─── Material
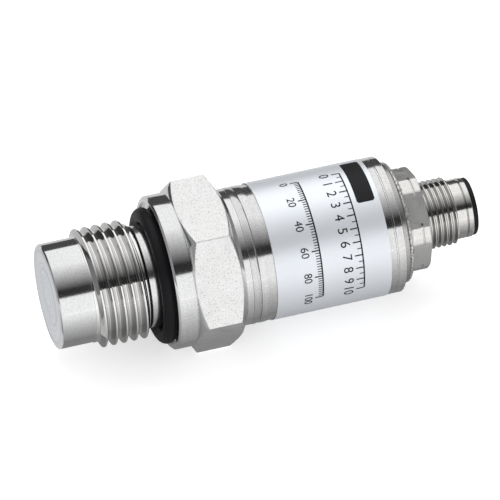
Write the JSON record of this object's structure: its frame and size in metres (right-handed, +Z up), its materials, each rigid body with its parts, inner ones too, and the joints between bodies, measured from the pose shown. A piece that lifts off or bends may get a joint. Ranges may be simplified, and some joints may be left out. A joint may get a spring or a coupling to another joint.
{
  "type": "flush-diaphragm pressure transmitter",
  "caption": "Steel pressure sensor: flush diaphragm, G 1/2 thread, sealing ring, 27 mm hexagon, labelled tube and M12 plug.",
  "frame": {"origin": "centre of the flush diaphragm's outer face", "axes": "+X along the axis from the diaphragm to the plug, +Z up as it lies on a hexagon flat"},
  "size_m": [0.0763, 0.0312, 0.027],
  "materials": {
    "turned_steel": "bright turned stainless steel",
    "diaphragm_steel": "satin stainless foil",
    "seal_rubber": "matt black rubber",
    "label_foil": "satin silver foil",
    "insert_plastic": "black moulded plastic",
    "contact_metal": "gold-plated brass",
    "seal_glass": "clear green glass",
    "filler_ceramic": "unglazed white ceramic",
    "silicon": "polished silicon",
    "board_laminate": "green glass-fibre laminate",
    "chip_plastic": "black moulded chip",
    "component_ceramic": "brown ceramic chip",
    "lead_sleeve": "amber film and wire sleeve"
  },
  "bodies": {
    "root": {"port_body": "turned_steel", "housing_tube": "turned_steel", "front_weld_bead": "turned_steel", "rear_weld_bead": "turned_steel", "end_cap": "turned_steel", "connector_weld_bead": "turned_steel", "connector_shell": "turned_steel", "header_body": "turned_steel", "header_retaining_ring": "turned_steel", "oil_fill_ball": "turned_steel", "flush_diaphragm": "diaphragm_steel", "sealing_o_ring": "seal_rubber", "insert_seal_ring": "seal_rubber", "label": "label_foil", "contact_insert": "insert_plastic", "front_board_carrier": "insert_plastic", "rear_board_carrier": "insert_plastic", "contact_pin_1": "contact_metal", "contact_pin_2": "contact_metal", "contact_pin_3": "contact_metal", "contact_pin_4": "contact_metal", "header_pin_1": "contact_metal", "header_pin_2": "contact_metal", "header_pin_3": "contact_metal", "header_pin_4": "contact_metal", "header_pin_5": "contact_metal", "header_pin_6": "contact_metal", "header_glass_1": "seal_glass", "header_glass_2": "seal_glass", "header_glass_3": "seal_glass", "header_glass_4": "seal_glass", "header_glass_5": "seal_glass", "header_glass_6": "seal_glass", "glass_pedestal": "seal_glass", "volume_filler": "filler_ceramic", "silicon_die": "silicon", "main_board": "board_laminate", "compensation_board": "board_laminate", "amplifier_chip": "chip_plastic", "converter_chip": "chip_plastic", "driver_transistor": "chip_plastic", "protection_diode_1": "chip_plastic", "protection_diode_2": "chip_plastic", "capacitor_1": "component_ceramic", "capacitor_2": "component_ceramic", "capacitor_3": "component_ceramic", "compensation_resistor_1": "component_ceramic", "compensation_resistor_2": "component_ceramic", "compensation_resistor_3": "component_ceramic", "compensation_resistor_4": "component_ceramic", "supply_lead_1": "lead_sleeve", "supply_lead_2": "lead_sleeve", "supply_lead_3": "lead_sleeve", "supply_lead_4": "lead_sleeve", "sensor_flex": "lead_sleeve"}
  },
  "joints": []
}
──────
* _Stated task_
Write the listing out again, exactly as shown above.

* _Response to this exercise_
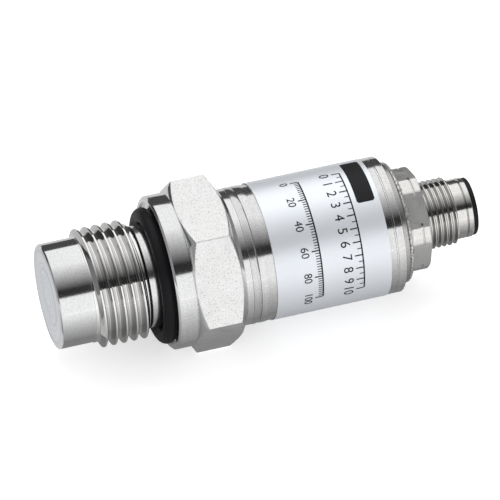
Write the JSON record of this object's structure: its frame and size in metres (right-handed, +Z up), its materials, each rigid body with its parts, inner ones too, and the joints between bodies, measured from the pose shown. A piece that lifts off or bends may get a joint. Ranges may be simplified, and some joints may be left out. A joint may get a spring or a coupling to another joint.
{
  "type": "flush-diaphragm pressure transmitter",
  "caption": "Steel pressure sensor: flush diaphragm, G 1/2 thread, sealing ring, 27 mm hexagon, labelled tube and M12 plug.",
  "frame": {"origin": "centre of the flush diaphragm's outer face", "axes": "+X along the axis from the diaphragm to the plug, +Z up as it lies on a hexagon flat"},
  "size_m": [0.0763, 0.0312, 0.027],
  "materials": {
    "turned_steel": "bright turned stainless steel",
    "diaphragm_steel": "satin stainless foil",
    "seal_rubber": "matt black rubber",
    "label_foil": "satin silver foil",
    "insert_plastic": "black moulded plastic",
    "contact_metal": "gold-plated brass",
    "seal_glass": "clear green glass",
    "filler_ceramic": "unglazed white ceramic",
    "silicon": "polished silicon",
    "board_laminate": "green glass-fibre laminate",
    "chip_plastic": "black moulded chip",
    "component_ceramic": "brown ceramic chip",
    "lead_sleeve": "amber film and wire sleeve"
  },
  "bodies": {
    "root": {"port_body": "turned_steel", "housing_tube": "turned_steel", "front_weld_bead": "turned_steel", "rear_weld_bead": "turned_steel", "end_cap": "turned_steel", "connector_weld_bead": "turned_steel", "connector_shell": "turned_steel", "header_body": "turned_steel", "header_retaining_ring": "turned_steel", "oil_fill_ball": "turned_steel", "flush_diaphragm": "diaphragm_steel", "sealing_o_ring": "seal_rubber", "insert_seal_ring": "seal_rubber", "label": "label_foil", "contact_insert": "insert_plastic", "front_board_carrier": "insert_plastic", "rear_board_carrier": "insert_plastic", "contact_pin_1": "contact_metal", "contact_pin_2": "contact_metal", "contact_pin_3": "contact_metal", "contact_pin_4": "contact_metal", "header_pin_1": "contact_metal", "header_pin_2": "contact_metal", "header_pin_3": "contact_metal", "header_pin_4": "contact_metal", "header_pin_5": "contact_metal", "header_pin_6": "contact_metal", "header_glass_1": "seal_glass", "header_glass_2": "seal_glass", "header_glass_3": "seal_glass", "header_glass_4": "seal_glass", "header_glass_5": "seal_glass", "header_glass_6": "seal_glass", "glass_pedestal": "seal_glass", "volume_filler": "filler_ceramic", "silicon_die": "silicon", "main_board": "board_laminate", "compensation_board": "board_laminate", "amplifier_chip": "chip_plastic", "converter_chip": "chip_plastic", "driver_transistor": "chip_plastic", "protection_diode_1": "chip_plastic", "protection_diode_2": "chip_plastic", "capacitor_1": "component_ceramic", "capacitor_2": "component_ceramic", "capacitor_3": "component_ceramic", "compensation_resistor_1": "component_ceramic", "compensation_resistor_2": "component_ceramic", "compensation_resistor_3": "component_ceramic", "compensation_resistor_4": "component_ceramic", "supply_lead_1": "lead_sleeve", "supply_lead_2": "lead_sleeve", "supply_lead_3": "lead_sleeve", "supply_lead_4": "lead_sleeve", "sensor_flex": "lead_sleeve"}
  },
  "joints": []
}